▸ Directive: Reproduce only this span: the line containing "corners = [Corner(1), Corner(-1)]", the line containing "if empty is", and every line between them, all exactly as given.

[Object modeling scripts]
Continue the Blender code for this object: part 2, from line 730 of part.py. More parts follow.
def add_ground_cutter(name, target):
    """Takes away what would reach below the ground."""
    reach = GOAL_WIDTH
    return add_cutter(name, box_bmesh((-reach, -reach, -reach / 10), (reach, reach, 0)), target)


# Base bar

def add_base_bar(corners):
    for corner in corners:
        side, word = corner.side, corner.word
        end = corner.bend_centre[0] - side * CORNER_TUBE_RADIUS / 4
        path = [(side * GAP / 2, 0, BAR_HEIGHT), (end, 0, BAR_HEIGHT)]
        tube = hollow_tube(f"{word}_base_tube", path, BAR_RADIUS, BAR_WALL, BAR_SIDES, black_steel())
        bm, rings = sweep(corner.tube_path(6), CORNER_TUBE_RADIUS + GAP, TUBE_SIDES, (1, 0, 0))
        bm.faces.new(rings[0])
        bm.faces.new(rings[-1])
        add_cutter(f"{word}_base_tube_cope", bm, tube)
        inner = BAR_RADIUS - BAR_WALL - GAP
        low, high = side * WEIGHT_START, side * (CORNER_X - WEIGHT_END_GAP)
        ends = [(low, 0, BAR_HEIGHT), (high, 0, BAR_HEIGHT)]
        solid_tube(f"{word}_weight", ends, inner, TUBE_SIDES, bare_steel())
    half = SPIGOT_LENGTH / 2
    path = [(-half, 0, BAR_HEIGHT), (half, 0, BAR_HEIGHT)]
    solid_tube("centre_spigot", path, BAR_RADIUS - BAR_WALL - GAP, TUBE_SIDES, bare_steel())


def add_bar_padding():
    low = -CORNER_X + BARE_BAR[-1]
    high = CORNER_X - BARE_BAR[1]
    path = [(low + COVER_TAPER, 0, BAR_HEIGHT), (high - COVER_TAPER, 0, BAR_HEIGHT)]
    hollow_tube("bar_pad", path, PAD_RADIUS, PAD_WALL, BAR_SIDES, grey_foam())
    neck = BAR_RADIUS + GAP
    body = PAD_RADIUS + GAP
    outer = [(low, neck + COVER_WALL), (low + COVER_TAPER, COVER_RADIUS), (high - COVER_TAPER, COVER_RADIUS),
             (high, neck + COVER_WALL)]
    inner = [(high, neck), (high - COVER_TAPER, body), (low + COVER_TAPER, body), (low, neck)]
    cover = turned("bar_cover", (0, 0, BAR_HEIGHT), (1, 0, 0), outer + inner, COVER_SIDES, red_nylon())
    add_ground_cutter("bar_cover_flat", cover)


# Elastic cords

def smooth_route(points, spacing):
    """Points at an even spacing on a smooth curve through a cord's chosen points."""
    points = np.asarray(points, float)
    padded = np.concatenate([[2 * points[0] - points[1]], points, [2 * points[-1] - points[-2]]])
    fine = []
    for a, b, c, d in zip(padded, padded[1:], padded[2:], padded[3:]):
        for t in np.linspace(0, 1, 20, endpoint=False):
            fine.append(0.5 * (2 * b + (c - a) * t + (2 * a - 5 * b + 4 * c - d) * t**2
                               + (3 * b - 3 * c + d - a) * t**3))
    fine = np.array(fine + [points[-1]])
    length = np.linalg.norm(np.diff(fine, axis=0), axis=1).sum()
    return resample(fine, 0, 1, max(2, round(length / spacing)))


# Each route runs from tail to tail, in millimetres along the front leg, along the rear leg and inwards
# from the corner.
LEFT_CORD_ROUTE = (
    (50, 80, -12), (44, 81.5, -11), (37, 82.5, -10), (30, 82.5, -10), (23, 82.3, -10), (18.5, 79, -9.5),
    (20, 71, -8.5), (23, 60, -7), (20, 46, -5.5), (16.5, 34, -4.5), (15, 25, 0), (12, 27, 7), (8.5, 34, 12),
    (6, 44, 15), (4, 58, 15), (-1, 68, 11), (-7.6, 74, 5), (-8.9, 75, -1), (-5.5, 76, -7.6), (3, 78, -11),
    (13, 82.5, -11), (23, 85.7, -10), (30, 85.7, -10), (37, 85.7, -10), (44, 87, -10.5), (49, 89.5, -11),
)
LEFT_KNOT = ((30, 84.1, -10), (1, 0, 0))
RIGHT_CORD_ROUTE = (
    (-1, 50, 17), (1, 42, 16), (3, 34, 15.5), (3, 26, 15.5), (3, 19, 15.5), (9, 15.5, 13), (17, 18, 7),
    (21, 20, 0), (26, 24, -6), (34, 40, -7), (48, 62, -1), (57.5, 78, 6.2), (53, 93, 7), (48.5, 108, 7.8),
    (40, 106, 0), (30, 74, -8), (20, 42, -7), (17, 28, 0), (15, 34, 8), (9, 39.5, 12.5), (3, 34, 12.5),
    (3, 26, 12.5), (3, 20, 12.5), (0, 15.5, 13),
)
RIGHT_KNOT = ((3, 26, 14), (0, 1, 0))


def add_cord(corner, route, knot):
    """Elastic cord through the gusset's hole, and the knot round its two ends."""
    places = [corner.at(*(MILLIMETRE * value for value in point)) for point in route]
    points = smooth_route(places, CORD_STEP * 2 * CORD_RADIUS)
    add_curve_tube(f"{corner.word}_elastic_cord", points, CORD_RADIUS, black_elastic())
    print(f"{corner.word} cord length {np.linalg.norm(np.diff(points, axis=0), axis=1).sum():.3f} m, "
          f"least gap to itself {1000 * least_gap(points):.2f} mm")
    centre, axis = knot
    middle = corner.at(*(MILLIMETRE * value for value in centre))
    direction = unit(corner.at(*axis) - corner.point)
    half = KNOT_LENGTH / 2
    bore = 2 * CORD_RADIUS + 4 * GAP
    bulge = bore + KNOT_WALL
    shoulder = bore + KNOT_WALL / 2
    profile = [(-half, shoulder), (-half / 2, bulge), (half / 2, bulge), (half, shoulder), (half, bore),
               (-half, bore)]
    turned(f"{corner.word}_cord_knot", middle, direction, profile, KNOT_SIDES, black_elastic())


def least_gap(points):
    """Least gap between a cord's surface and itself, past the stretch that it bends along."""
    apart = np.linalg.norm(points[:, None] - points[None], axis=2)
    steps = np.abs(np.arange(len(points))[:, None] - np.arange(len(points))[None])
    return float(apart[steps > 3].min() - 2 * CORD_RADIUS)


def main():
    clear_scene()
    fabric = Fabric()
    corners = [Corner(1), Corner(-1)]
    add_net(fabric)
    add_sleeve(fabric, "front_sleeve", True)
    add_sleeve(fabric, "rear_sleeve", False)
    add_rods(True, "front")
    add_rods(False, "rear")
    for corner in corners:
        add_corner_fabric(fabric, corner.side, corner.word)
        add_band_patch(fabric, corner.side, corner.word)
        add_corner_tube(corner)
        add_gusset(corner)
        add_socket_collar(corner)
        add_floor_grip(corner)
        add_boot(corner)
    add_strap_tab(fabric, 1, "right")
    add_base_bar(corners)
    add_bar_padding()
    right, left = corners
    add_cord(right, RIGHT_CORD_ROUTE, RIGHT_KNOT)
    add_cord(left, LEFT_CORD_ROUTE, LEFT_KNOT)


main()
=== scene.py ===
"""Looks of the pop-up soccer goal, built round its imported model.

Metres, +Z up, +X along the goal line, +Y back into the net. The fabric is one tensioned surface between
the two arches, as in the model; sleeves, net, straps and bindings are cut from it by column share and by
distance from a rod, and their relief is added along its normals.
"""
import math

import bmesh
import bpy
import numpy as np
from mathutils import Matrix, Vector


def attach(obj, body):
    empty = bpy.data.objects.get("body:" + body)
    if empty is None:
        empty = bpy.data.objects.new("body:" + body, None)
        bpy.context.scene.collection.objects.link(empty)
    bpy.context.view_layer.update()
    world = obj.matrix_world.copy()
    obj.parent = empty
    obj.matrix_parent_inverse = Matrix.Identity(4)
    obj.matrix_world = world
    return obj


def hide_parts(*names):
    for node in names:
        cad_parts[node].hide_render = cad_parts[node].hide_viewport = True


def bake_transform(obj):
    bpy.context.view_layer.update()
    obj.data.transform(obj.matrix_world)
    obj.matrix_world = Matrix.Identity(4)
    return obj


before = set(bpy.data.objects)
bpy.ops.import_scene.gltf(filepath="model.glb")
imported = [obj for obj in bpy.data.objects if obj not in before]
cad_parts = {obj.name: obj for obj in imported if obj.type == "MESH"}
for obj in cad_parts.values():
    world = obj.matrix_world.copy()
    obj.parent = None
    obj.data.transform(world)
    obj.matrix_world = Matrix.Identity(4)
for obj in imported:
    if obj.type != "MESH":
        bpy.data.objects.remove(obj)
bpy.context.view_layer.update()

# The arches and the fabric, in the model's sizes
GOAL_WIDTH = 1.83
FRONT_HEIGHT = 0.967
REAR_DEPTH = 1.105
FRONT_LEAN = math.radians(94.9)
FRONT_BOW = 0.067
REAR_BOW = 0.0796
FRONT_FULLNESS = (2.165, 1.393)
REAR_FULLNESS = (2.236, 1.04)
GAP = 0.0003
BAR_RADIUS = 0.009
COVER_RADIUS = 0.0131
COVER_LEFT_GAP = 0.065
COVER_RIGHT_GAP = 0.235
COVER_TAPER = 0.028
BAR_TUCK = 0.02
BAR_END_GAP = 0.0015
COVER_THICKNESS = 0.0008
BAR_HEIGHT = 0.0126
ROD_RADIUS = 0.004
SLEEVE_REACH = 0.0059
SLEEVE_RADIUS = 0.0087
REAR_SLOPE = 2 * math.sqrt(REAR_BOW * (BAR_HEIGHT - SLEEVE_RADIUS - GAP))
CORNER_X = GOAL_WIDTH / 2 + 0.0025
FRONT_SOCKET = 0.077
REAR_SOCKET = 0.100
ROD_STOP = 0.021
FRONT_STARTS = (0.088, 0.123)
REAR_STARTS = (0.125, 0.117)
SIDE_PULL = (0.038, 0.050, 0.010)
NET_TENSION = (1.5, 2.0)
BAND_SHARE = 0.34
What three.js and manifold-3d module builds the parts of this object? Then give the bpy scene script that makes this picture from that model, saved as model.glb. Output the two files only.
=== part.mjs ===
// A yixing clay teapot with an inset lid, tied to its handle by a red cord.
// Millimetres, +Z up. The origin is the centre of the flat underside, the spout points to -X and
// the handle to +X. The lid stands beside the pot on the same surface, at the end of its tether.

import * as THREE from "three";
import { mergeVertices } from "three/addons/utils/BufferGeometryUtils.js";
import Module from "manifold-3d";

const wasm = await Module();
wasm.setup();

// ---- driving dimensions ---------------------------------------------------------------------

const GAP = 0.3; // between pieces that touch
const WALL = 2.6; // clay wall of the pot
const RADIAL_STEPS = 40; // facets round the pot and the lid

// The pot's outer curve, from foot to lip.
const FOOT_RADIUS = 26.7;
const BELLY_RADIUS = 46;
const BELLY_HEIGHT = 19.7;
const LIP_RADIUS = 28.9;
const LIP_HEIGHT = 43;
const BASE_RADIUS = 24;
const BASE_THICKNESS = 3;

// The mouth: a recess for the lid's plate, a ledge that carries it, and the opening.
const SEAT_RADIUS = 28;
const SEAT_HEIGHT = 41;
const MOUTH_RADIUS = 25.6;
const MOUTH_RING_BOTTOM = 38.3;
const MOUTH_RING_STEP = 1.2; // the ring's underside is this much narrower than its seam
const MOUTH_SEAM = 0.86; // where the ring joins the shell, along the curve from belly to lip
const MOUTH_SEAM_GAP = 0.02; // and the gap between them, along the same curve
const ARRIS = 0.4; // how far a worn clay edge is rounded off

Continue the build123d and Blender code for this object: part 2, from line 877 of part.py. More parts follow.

▸ In response:
    corners = [Corner(1), Corner(-1)]
    add_net(fabric)
    add_sleeve(fabric, "front_sleeve", True)
    add_sleeve(fabric, "rear_sleeve", False)
    add_rods(True, "front")
    add_rods(False, "rear")
    for corner in corners:
        add_corner_fabric(fabric, corner.side, corner.word)
        add_band_patch(fabric, corner.side, corner.word)
        add_corner_tube(corner)
        add_gusset(corner)
        add_socket_collar(corner)
        add_floor_grip(corner)
        add_boot(corner)
    add_strap_tab(fabric, 1, "right")
    add_base_bar(corners)
    add_bar_padding()
    right, left = corners
    add_cord(right, RIGHT_CORD_ROUTE, RIGHT_KNOT)
    add_cord(left, LEFT_CORD_ROUTE, LEFT_KNOT)


main()
=== scene.py ===
"""Looks of the pop-up soccer goal, built round its imported model.

Metres, +Z up, +X along the goal line, +Y back into the net. The fabric is one tensioned surface between
the two arches, as in the model; sleeves, net, straps and bindings are cut from it by column share and by
distance from a rod, and their relief is added along its normals.
"""
import math

import bmesh
import bpy
import numpy as np
from mathutils import Matrix, Vector


def attach(obj, body):
    empty = bpy.data.objects.get("body:" + body)
    if empty is None:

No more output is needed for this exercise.